Man Tattoos His Name Across His Lover’s Face – London Telegraph

A tattoo artist has inked his name across his lover’s face in elaborate Gothic script just hours after they met for the first time.

Ruslan Toumaniantz, the tattooist, met Lesya in an online chat room in January this year. According to reports, the couple fell “head over heels in love”, and decided to meet up in Moscow.

It was after this encounter that Lesya agreed to let Ruslan tattoo his first name on her face. The tattoo covers almost the entire area between her jaw and temples.

It is accompanied by another, which reads “all for love” in English, above her eyebrow.

The couple became engaged on January 20, and Lesya is already using Ruslan’s last name, the Huffington Post reported.

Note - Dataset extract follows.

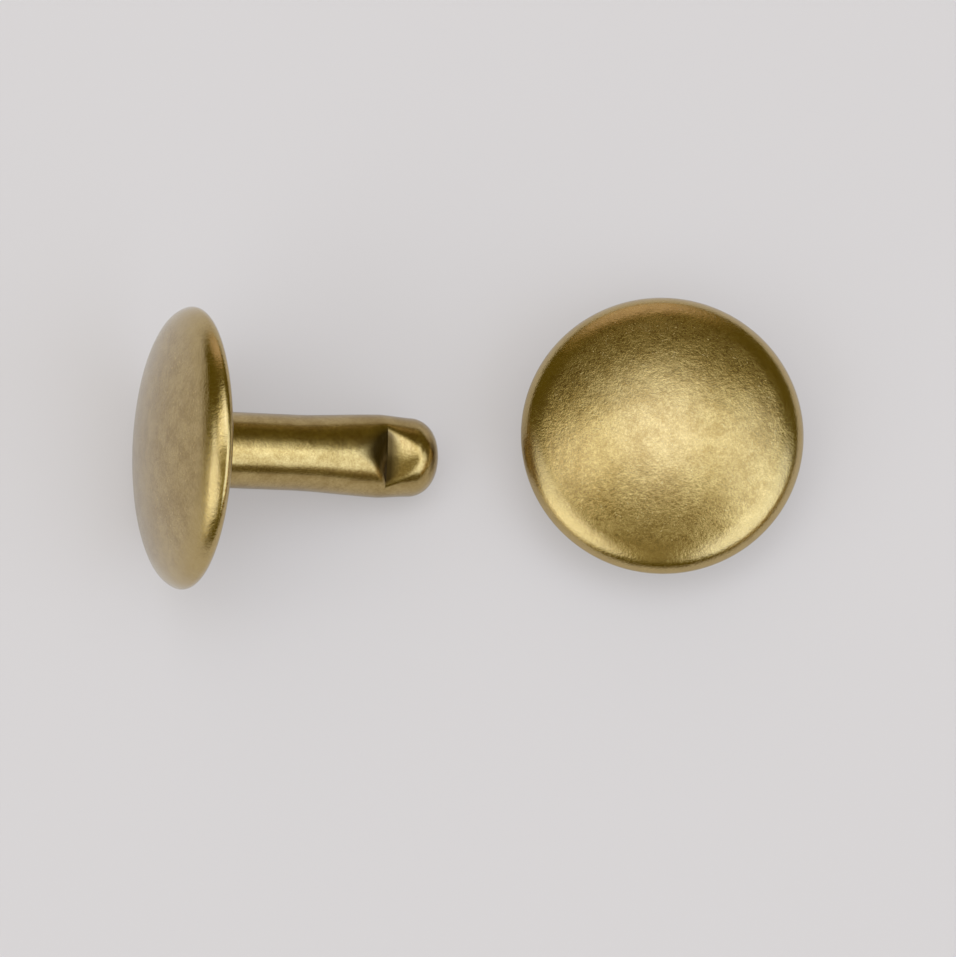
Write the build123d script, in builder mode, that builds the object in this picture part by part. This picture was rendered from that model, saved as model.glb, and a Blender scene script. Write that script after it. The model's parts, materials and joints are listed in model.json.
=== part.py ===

A friend of the pair said: “Their plans for a life together include her learning to tattoo while she also gets the full-body ink that she’s always dreamed of and of course a family.”

He added: “I know that there are people who are terrified that Lesya has made a rash decision that she’ll regret horribly, but sometimes the best decisions are the ones you make in an instant with your heart rather than the ones long-debated in your mind.”

Lesya’s Facebook friends have supported her makeover, with one writing: “Sooo beautiful. Even the style of the name fits your face well.”

“You must be so happy that you can wear that tattoo. Enjoy it. It looks great,” wrote Ralf Bieler.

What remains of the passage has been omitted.